Fraser: To think through the long duration of that…yeah, that’s good. So then, what things would change our calendars? Would there be events? Would there be things that will happen in the far future, maybe, that would change our calendar dramatically?

Pamela: So, we do have slight changes in the equinox positions that do occur, not due to the precession of the pole, but because our entire orbit – it’s not circular, and so as our orbit slowly rotates in combination with the precession of the pole, we end up with changes in equinox, we end up with slight changes in the solstice dates and the spacings of those, and so the slight things add up over time to, again, leap seconds here and there which will eventually, given enough millennia, turn into leap days. So it’s just a matter of our planet isn’t fixed in space; its axis is turning, its date of perihelion is changing, its date of date of aphelion is changing, and as all these things slowly change, they affect our calendar.

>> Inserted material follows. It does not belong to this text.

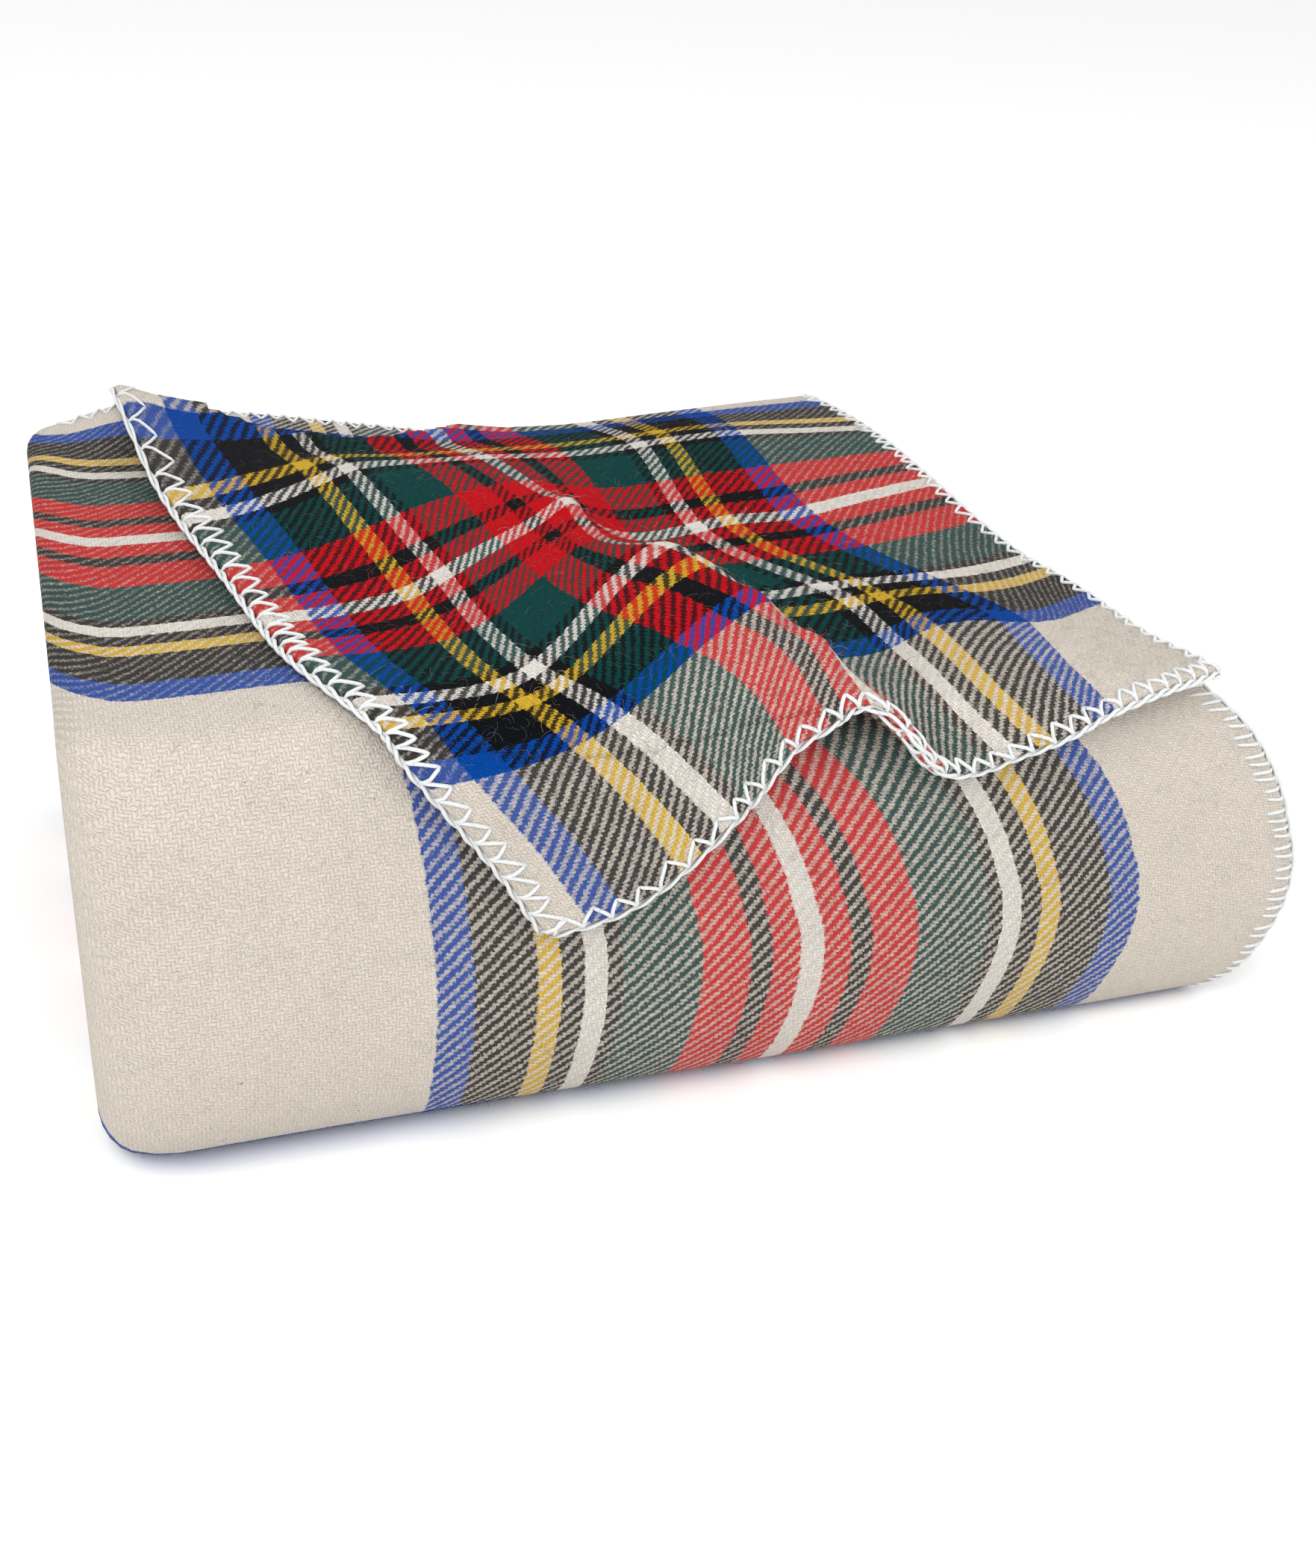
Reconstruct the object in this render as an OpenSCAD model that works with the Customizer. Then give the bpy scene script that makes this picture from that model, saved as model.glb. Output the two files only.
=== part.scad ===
// Wool camp blanket, folded into a stack. A corner of the cloth lies skewed across the top
// and hangs over the front. Every node is one fold of the cloth or one run of its edging yarn.
// Millimetres, +Z up, front at -Y, origin under the middle of the folded stack.

/* [Stack] */
// Width of the folded cloth, left fold to right edge
stack_w = 418; // [380:1:460]
// Depth of the folded cloth, front fold to back edge
stack_d = 315; // [295:1:340]
// Height of the stack at its left end
left_h = 162; // [152:1:172]
// Height of the stack at its right end, at the front
right_h = 146; // [138:1:150]
// Height of the stack along the back, right of its raised left corner
back_h = 148; // [140:1:151]
// Reach of the rounding on the front fold
front_reach = 30; // [24:1:40]
// Radius of the folds at the left end
left_fold_r = 11; // [8:0.5:14]
// How far the right end leans in at the top
right_lean = 50; // [20:1:60]

/* [Top sheet] */
// Thickness of the single sheet on top
sheet_t = 6; // [5:0.5:7]
// Height of the hump in the sheet above the stack
hump_h = 34; // [18:1:40]
// How far the corner hangs below its crease
flap_drop = 64; // [50:1:75]
// Width of the hanging corner along its crease
flap_w = 140; // [120:1:150]

/* [Edging] */
// How far the edging yarn stands out from the edge
yarn_out = 2; // [1.5:0.1:3]
// Gap between neighbouring pieces
gap = 0.4; // [0.3:0.05:0.6]
// Air under the top sheet
sheet_air = 2; // [1.5:0.1:3]

/* [Hidden] */

fold_count = 4;
roundness = 4;
cream = [0.88, 0.85, 0.80];
yarn_white = [0.93, 0.94, 0.94];
red = [0.75, 0.12, 0.16];
green = [0.10, 0.30, 0.26];
blue = [0.15, 0.30, 0.60];

// The flap stands this far in front of the stack, so the stack sits a little behind the middle.
front_y = -stack_d / 2 + 4;
back_y = front_y + stack_d;
left_x = -stack_w / 2 - yarn_out / 2;
right_x = left_x + stack_w;

// Hinge lines, both along X: the roll at the back and the crease at the front.
roll_r = sheet_t / 2;
roll_y = back_y - roll_r;
roll_z = back_h + sheet_air + roll_r;
roll_x0 = -56;
roll_x1 = 152;
crease_r = 3.8;
crease_y = front_y - crease_r - gap;
crease_z = left_h - 12;
crease_x0 = -126;
crease_x1 = crease_x0 + flap_w;
flap_corner_x = crease_x0 + 54;

function clamp01(t) = min(1, max(0, t));
function smooth(t) = clamp01(t) * clamp01(t) * (3 - 2 * clamp01(t));
function mix(a, b, t) = a + (b - a) * t;

// Height of the stack over a point of the floor: highest at the left, a little lower to the right.
function front_height(x) = mix(left_h, right_h, clamp01((x - left_x - 30) / (stack_w - 30)));
function back_height(x) = mix(left_h, back_h, smooth((x + 165) / 105));
function stack_height(x, y) = mix(front_height(x), back_height(x), smooth((y - front_y) / (stack_d - 50)));

// Closed mesh through rings of points, one ring after another. A ring goes out along one side of
// a strip and back along the other, so that its ends are closed by rungs across the strip.
module loft(rings) {
    n = len(rings[0]);
    m = len(rings);
    points = [for (ring = rings) each ring];
    // Both sides of the strip are cut on the same diagonal, so nested strips never meet.
    sides = [for (j = [0:m - 2]) for (i = [0:n - 1])
        let (p = j * n + i, q = j * n + (i + 1) % n, r = q + n, t = p + n)
        each (i < n / 2 ? [[p, q, r], [p, r, t]] : [[p, q, t], [q, r, t]])];
    rungs = [for (i = [0:n / 2 - 2]) each
        [[i, n - 1 - i, n - 2 - i], [i, n - 2 - i, i + 1]]];
    last = [for (f = rungs) [for (i = [2:-1:0]) (m - 1) * n + f[i]]];
    polyhedron(points = points, faces = concat(rungs, sides, last), convexity = 6);
}

// ---- The folded stack ----
// The folds lie inside one another: s is 1 on the outside of the stack and 0 at its middle, where
// the nose of the innermost fold lies half the stack's height behind the front.
function nose_y(s) = front_y + (1 - s) * right_h / 2;
function nose_reach(s) = front_reach * mix(0.3, 1, s);
function leg_ys(s, y_end) = concat([y_end],
    [for (t = [1:-0.2:0.2]) mix(nose_y(s) + nose_reach(s), back_y - 45, t)]);

// One side of a fold seen from the end, as [y, height share]: back, round the front, back again.

function fold_line(s, y_end) = concat(
    [for (y = leg_ys(s, y_end)) [y, 0.5 + 0.5 * s]],
    [for (a = [90:-15:-90])
        [nose_y(s) + nose_reach(s) * (1 - pow(abs(cos(a)), 2 / roundness)),
         0.5 + 0.5 * s * sign(sin(a)) * pow(abs(sin(a)), 2 / roundness)]],
    [for (y = reversed(leg_ys(s, y_end))) [y, 0.5 - 0.5 * s]]);

// The cloth slides to the left toward the top, fully at the right end and not at all at the left.
function lean(x, share) = right_lean * pow(share, 5) * smooth((x + 200) / 300);
function raised(line, x) = [for (p = line) [x - lean(x, p[1]), p[0], p[1] * stack_height(x, p[0])]];

function reversed(list) = [for (i = [len(list) - 1:-1:0]) list[i]];

// Four thicknesses of cloth bent round the front. "closed" is 0 at the left fold and 1 past it.
function fold_ring(k, x, closed, y_end, share) =
    let (mid = 1 - (k + 0.5) / fold_count,
         half = (0.5 / fold_count) * share * closed,
         air = k == 0 ? 0 : gap / left_h)
    concat(raised(fold_line(max(mid - half + gap / left_h, 0.012), y_end), x),
           reversed(raised(fold_line(mid + half - air, y_end), x)));

// Places along X where every fold has a ring: close together where the height changes quickly.
stations = concat([left_x + 30], [for (i = [0:6]) mix(-165, -60, i / 6)],
                  [for (i = [1:6]) mix(-60, right_x - gap, i / 6)]);

function fold_end_y(k) = back_y - [2, 6, 3, 8][k];
function fold_left_x(k) = left_x + [0, 3, 1, 4][k];

module fold(k) {
    x0 = fold_left_x(k);
    bend = [for (a = [80, 55, 30, 0]) [x0 + left_fold_r * (1 - sin(a)), cos(a)]];
    flat = [for (x = stations) [x, 1]];
    loft([for (s = concat(bend, flat)) fold_ring(k, s[0], max(s[1], 0.18), fold_end_y(k), 1)]);
}

module fold_edging(k) {
    loft([for (x = [right_x, right_x + yarn_out]) fold_ring(k, x, 1, fold_end_y(k), 0.8)]);
}

// Edging on the back end of the stack's top cloth.
module back_edge_run() {
    rings = [for (i = [0:12]) let (x = mix(left_x + 16, roll_x0 - 6, i / 12),
                                   top = stack_height(x, back_y) - 3)
        [[x, back_y - 1.6, top], [x, back_y - 1.6, top - 6], [x, back_y, top - 6], [x, back_y, top]]];
    loft(rings);
}

// ---- The sheet on top ----
// u runs from its left edge to its right edge, v from its front to the roll at the back.
function sheet_left(v) = mix(crease_x0, -162, v);
function sheet_right(v) = mix(158, roll_x1, v);
// The hump starts low at the front edge, is highest just behind it and fades out toward the back.
function ridge_x(y) = mix(16, -30, (y - front_y) / stack_d);
function hump(x, y) = let (d = (x - ridge_x(y)) / mix(30, 38, (y - front_y) / stack_d))
    hump_h * exp(-d * d) * smooth((y - front_y + 20) / 70) * (1 - smooth((y - front_y) / (0.9 * stack_d)));
function sheet_under(x, y) = stack_height(x, y) + sheet_air + hump(x, y);
function sheet_xy(u, v) = let (x = mix(sheet_left(v), sheet_right(v), u))
    [x, mix(front_y + 1, roll_y, v)];
function sheet_point(u, v, lift) = let (p = sheet_xy(u, v)) [p[0], p[1], sheet_under(p[0], p[1]) + lift];

// A strip of the sheet between two values of u, made as rings that run from front to back.
module sheet_strip(us, vs, low, high) {
    loft([for (u = us) concat([for (v = vs) sheet_point(u, v, high)],
                              [for (v = reversed(vs)) sheet_point(u, v, low)])]);
}

sheet_us = [for (i = [0:30]) i / 30];
sheet_vs = [for (i = [0:24]) i / 24];
edge_u = yarn_out / 320;

module back_roll() {
    translate([roll_x0, roll_y, roll_z]) rotate([0, 90, 0]) cylinder(h = roll_x1 - roll_x0, r = roll_r, $fn = 32);
}

// ---- The hanging corner ----
function flap_outline() = [[crease_x0, 0], [crease_x1, 0], [flap_corner_x + 8, -flap_drop],
                           [flap_corner_x, -flap_drop + 1]];

module flap_slab(outline) {
    translate([0, crease_y + sheet_t / 2, crease_z]) rotate([90, 0, 0])
        linear_extrude(height = sheet_t) polygon(outline);
}

// Yarn along one side of the corner, laid just outside the edge from a to b.
module flap_run(a, b) {
    along = (b - a) / norm(b - a);
    out = [along[1], -along[0]] * -1;
    flap_slab([a + out * gap, b + out * gap, b + out * yarn_out, a + out * yarn_out]);
}

module outer_fold() { color(cream) fold(0); }
module second_fold() { color(red) fold(1); }
module third_fold() { color(green) fold(2); }
module inner_fold() { color(blue) fold(3); }
module outer_fold_edging() { color(yarn_white) fold_edging(0); }
module second_fold_edging() { color(yarn_white) fold_edging(1); }
module third_fold_edging() { color(yarn_white) fold_edging(2); }
module inner_fold_edging() { color(yarn_white) fold_edging(3); }
module back_edging() { color(yarn_white) back_edge_run(); }

module top_sheet() {
    color(red) union() {
        sheet_strip(sheet_us, sheet_vs, 0, sheet_t);
        back_roll();
    }
}
module sheet_left_edging() { color(yarn_white) sheet_strip([-edge_u, -edge_u / 5], sheet_vs, 1, sheet_t - 1); }
module sheet_right_edging() { color(yarn_white) sheet_strip([1 + edge_u / 5, 1 + edge_u], sheet_vs, 1, sheet_t - 1); }
module sheet_end_edging() {
    color(yarn_white)
        sheet_strip([for (i = [14:30]) i / 30], [-yarn_out / stack_d, -gap / stack_d], 1, sheet_t - 1);
}

module corner_flap() {
    color(green) union() {
        flap_slab(flap_outline());
        translate([crease_x0, crease_y, crease_z]) rotate([0, 90, 0])
            cylinder(h = flap_w, r = crease_r, $fn = 24);
    }
}
module flap_left_edging() {
    side = flap_outline();
    color(yarn_white) flap_run(side[3], mix(side[3], side[0], 0.9));
}
module flap_end_edging() {
    side = flap_outline();
    color(yarn_white) flap_run(mix(side[2], side[1], 0.9), side[2]);
}

outer_fold();
second_fold();
third_fold();
inner_fold();
outer_fold_edging();
second_fold_edging();
third_fold_edging();
inner_fold_edging();
back_edging();
top_sheet();
sheet_left_edging();
sheet_right_edging();
sheet_end_edging();
corner_flap();
flap_left_edging();
flap_end_edging();
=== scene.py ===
"""Folded tartan wool camp blanket: its cloth, edging yarn, stage and light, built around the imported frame.

Lengths are millimetres until a mesh is made. On the cloth, s runs along the stripes' first family
(left to right on the stack) and t along the second (up the front and back over the top).
"""

import math

import bpy
import numpy as np
from mathutils import Matrix, Vector, noise
from mathutils.bvhtree import BVHTree


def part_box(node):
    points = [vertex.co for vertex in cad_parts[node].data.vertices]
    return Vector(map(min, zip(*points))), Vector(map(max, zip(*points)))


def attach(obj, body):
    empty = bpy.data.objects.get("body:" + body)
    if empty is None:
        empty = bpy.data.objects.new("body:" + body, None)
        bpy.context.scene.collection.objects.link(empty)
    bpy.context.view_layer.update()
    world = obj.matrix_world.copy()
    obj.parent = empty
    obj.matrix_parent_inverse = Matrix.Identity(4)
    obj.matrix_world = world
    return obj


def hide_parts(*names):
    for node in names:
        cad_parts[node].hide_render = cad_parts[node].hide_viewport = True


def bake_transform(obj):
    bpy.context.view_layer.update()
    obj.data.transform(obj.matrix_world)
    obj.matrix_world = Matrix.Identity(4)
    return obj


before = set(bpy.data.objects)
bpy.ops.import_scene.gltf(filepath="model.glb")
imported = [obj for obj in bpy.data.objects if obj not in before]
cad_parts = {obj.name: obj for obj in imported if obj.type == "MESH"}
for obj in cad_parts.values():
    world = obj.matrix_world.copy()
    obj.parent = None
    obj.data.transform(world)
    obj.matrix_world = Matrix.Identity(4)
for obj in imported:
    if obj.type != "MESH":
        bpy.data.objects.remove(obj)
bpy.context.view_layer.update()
rng = np.random.default_rng(7)

MM = 0.001
PLY = 4.4  # thickness of the cloth
STITCH_PITCH = 9.0
STITCH_DEPTH = 8.0
YARN_R = 0.66
FIBRE_R = 0.045
FLOOR_GAP = 0.1  # no point is lower than this
SHEET_FIBRES = 4600  # tried all over the sheet, once for the sheet and once for its corner
STACK_FIBRES = 2700

# The stack: its extent comes from the frame's own nodes
FOLDS = ["outer_fold", "second_fold", "third_fold", "inner_fold"]
PLIES_PER_FOLD = 4
LEFT_X, FRONT_Y = (1000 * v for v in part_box("outer_fold")[0][:2])
BACK_Y = 1000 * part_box("back_edging")[1].y
RIGHT_X = 1000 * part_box("inner_fold")[1].x
FRONT_REACH = 30.0  # how far the rounding of the front reaches in over the top
NOSE_POWER = 2 / 4
BOTTOM_REACH = (39.0, 30.0)  # of the rounding under the front, at the left and at the right
BOTTOM_POWER = 2 / 2.3
RIGHT_H = 146.0
LEFT_H = 162.0
LEAN = 50.0  # the right end's top lies this far in from its foot
RIGHT_BULGE = 8.0
FOOT_INSET = 14.0  # of the right end's foot, at the floor
LEFT_ROUND = 26.0  # radius of the left end's front corner, seen from above
BACK_INSET = 8.0  # of the left end's back corner


def smooth(v):
    v = np.clip(v, 0, 1)
    return v * v * (3 - 2 * v)


def mix(a, b, t):
    return a + (b - a) * t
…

Fraser: But that is something that’s going to happen over the course of…

Pamela: Millennium…

Fraser: But that’s still going to be a cycle, but it would be a, yeah, but it would be a bigger cycle. You just end up with the movement of our orbit sort of slowly rotating around the Sun. What about the fact that our rotation is slowing thanks to the Moon? Will we get to the point where days last a very long time?

Pamela: Well, the rate at which things are slowing is such that, yes, it will happen. Our Sun will probably destroy the Earth before we have to worry about it too much. So you can imagine over the remaining course of humanity we might see a five-hour change, but I think that’s the type of thing…there’s already human beings that quite happily run on 30-hour cycles as they work on shift work, so that’s the type of thing we can deal with over time.

Fraser: Evolution can deal with that. And then would there be something that would perhaps, you know, when the Sun turns into a red giant, and…?

Pamela: Yeah, we’re going to have to be on a different planet by then.

Fraser: …the planet’s center of gravity changes, we’ll spiral outward, that’ll make the years longer, right?

Pamela: Yes. Again, we’re likely to be on a different planet, or dead by then, so I’m not particularly worried about the calendar.

Fraser: Right. OK. Alright, alright…just checking. OK, cool! Well, thanks a lot for the calendar info, Pamela. And thanks to everybody who watched us as we did the recording.

This transcript is not an exact match to the audio file. It has been edited for clarity.